Çocuklara yaşlarına göre verilen konum (statü) ve saygı onların kendilerine olan özgüvenlerini arttıracaktır. Dikkat edilmesi gerekir ki; çocuğun aile fertleri içinde herkesin önünde azarlanması, sokakta veya ebeveynin arkadaşları arasında hor görülmesi, onunla konuşurken -ima ile bile olsa- söylediklerinin kulak ardı edilmesi, vb. durumlar hem nebevî ahlâka uygun değil, hem pedagojide tasvip görülmeyen bir davranış biçimidir.

Çocuk Doktoru olan Chris White, kişiseş internet bloğunda şunları der:

“Gerçek disiplin sadece çocuğunuzdan hemen alacağınız itaat değildir; gerçek disiplin çocuklarınızın olgun, kendi kendilerini motive edebilen, kendilerine yön verebilen ve karşılıklı bağlılığın (dayanışmanın) anlamını kavrayabilmelerini sağlayabilmektir.”

Netice:

Özgüven sahibi olarak yetiştirilmiş bir çocuk, aynı zamanda gençlik döneminden itibaren sosyal hayatın içersinde kendisiyle kolay dostluk kurulabilen, iyi bir hatip, başarılı bir davetçi, öğretici ve önder vasıflarını kazanan biri olacaktır. Ebeveynlerin bu noktayı hesaba katmaları ve İslâmî hassasiyetin gereği olarak çocuklarını nasıl yetiştirmesi gerektiklerine dikkat etmeleri bizce elzemdir.®

Dipnotlar:

1. Pedagog Adem Güneş, Annelik Sanatı, Nesil Yay. s. 103.

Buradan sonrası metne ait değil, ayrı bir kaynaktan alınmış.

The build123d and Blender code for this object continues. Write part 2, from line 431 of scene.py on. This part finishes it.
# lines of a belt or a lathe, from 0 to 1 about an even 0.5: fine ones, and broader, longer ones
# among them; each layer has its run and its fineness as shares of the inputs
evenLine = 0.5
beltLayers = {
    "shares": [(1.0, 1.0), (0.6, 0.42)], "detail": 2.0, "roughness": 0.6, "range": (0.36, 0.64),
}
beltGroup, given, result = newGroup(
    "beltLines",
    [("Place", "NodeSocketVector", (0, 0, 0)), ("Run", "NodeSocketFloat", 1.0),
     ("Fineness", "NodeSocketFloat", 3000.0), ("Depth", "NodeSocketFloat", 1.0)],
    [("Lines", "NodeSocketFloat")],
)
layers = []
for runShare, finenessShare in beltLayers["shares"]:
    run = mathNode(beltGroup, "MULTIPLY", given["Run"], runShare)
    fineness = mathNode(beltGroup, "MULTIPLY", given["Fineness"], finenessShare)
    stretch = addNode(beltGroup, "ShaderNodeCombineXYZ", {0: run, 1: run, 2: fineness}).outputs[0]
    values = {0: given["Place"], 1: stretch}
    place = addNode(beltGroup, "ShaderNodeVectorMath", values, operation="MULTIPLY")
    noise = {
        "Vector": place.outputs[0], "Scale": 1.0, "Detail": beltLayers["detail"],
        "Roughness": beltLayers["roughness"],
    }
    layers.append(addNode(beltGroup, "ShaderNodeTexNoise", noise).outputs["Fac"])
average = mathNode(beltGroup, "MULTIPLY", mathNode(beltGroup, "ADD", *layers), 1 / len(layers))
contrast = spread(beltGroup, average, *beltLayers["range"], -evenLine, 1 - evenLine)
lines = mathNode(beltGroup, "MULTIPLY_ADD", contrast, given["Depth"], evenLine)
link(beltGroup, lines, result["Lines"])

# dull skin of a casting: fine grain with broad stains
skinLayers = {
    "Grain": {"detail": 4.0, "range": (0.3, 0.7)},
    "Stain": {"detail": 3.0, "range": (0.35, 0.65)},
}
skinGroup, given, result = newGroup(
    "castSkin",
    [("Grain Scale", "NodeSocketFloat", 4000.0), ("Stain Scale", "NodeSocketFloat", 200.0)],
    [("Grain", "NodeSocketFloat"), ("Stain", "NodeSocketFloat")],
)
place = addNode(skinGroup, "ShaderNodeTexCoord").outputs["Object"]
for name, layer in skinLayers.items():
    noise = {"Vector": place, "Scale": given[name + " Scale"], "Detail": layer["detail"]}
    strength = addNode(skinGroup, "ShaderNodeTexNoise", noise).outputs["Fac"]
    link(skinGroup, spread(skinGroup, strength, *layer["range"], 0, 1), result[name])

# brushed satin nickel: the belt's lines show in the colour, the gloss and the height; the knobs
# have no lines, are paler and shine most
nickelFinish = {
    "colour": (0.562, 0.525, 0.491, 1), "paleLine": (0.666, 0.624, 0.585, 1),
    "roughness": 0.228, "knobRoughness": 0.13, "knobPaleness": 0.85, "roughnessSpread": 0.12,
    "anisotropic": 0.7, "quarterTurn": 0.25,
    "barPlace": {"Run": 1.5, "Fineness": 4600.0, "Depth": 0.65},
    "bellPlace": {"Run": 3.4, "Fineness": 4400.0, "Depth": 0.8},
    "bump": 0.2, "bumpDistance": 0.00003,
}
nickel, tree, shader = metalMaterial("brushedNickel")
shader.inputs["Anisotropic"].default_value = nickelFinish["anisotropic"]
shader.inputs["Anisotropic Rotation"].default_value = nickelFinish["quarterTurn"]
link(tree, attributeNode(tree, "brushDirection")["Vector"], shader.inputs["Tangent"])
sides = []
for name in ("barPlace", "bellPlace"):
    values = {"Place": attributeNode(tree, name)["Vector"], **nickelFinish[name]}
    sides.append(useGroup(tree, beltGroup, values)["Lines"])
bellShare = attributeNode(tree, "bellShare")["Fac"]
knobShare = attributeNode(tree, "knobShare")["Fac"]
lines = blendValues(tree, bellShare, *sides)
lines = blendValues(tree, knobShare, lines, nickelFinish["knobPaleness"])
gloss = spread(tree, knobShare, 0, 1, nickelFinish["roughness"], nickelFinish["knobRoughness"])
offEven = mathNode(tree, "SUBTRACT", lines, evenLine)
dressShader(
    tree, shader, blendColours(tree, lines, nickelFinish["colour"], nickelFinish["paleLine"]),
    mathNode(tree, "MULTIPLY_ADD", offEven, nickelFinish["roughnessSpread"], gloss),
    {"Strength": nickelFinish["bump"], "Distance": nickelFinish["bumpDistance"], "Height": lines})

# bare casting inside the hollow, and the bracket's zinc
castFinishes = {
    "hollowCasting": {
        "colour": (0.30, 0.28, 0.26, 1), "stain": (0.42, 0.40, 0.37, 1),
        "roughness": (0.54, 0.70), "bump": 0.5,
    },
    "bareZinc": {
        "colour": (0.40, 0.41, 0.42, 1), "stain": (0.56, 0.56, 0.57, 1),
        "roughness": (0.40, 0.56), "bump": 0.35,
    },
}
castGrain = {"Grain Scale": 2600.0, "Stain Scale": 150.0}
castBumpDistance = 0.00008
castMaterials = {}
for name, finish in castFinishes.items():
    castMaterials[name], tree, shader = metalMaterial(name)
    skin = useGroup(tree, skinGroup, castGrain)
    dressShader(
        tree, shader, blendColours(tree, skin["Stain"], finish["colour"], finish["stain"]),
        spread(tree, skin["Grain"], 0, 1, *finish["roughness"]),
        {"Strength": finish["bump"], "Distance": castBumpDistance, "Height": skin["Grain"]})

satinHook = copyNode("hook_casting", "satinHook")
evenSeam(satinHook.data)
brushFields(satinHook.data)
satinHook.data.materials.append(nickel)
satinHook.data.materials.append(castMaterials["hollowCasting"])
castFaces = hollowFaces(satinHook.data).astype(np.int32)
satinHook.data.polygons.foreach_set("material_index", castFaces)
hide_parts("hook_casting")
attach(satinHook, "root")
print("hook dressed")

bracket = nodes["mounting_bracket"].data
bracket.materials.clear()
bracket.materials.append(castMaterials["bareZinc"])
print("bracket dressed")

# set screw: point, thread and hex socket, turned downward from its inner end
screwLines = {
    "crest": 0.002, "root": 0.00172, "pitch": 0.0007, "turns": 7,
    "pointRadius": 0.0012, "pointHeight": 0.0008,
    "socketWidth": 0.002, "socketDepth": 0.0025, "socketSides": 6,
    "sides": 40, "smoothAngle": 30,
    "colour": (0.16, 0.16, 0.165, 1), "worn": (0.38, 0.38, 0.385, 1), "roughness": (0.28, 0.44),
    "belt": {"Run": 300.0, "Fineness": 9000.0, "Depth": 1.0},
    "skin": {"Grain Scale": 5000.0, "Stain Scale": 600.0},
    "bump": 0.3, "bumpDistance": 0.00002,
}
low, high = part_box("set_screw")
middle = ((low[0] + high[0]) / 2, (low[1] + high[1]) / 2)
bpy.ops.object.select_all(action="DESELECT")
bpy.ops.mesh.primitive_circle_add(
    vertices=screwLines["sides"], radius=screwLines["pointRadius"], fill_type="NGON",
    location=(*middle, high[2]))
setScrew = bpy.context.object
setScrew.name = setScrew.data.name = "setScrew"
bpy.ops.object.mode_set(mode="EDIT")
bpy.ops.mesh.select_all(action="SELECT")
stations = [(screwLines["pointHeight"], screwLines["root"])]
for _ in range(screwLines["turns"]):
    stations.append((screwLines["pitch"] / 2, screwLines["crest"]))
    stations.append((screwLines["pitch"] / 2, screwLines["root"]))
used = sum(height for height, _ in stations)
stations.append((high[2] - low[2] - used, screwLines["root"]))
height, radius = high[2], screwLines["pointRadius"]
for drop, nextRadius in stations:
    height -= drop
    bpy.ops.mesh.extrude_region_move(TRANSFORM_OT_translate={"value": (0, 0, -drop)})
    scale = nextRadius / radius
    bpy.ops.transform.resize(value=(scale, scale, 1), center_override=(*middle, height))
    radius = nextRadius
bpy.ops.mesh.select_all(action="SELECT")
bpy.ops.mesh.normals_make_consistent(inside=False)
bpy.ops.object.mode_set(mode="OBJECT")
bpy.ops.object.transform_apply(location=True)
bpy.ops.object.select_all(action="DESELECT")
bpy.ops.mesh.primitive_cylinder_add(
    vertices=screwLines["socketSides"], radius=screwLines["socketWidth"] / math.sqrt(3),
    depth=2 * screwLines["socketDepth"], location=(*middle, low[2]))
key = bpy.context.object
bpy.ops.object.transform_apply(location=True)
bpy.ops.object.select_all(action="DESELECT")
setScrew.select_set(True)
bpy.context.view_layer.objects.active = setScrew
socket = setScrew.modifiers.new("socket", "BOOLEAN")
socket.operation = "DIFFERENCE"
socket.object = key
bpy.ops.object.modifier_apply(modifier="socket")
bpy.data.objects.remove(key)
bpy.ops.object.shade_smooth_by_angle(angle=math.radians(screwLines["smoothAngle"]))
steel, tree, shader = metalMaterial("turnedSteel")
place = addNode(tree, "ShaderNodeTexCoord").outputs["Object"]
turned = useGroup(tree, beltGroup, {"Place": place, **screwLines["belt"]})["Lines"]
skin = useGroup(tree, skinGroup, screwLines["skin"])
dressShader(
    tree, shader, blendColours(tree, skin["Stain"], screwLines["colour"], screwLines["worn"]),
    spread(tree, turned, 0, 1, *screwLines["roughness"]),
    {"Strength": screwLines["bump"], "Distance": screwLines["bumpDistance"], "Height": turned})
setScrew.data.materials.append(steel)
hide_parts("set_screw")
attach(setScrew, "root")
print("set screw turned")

2. Sabiha Paktuna Keskin, Çocuklarla Doğru İletişim, Boyut Yay. s. 60.

3. Mine İzgi, Oğlumu Yetiştiriyorum, Elit Yay. s. 158.

4. Elizabeth Pantley, Çocuklarımıza Verdiğimiz Gizli Mesajlar, HYB Yay. s. 5.

5. Prof. Dr. Atalay Yürükoğlu, “Aileye Mektuplar”, Zambak Dergisi.

6. Pedagog Adem Güneş, Annelik Sanatı, Nesil Yay. s. 197.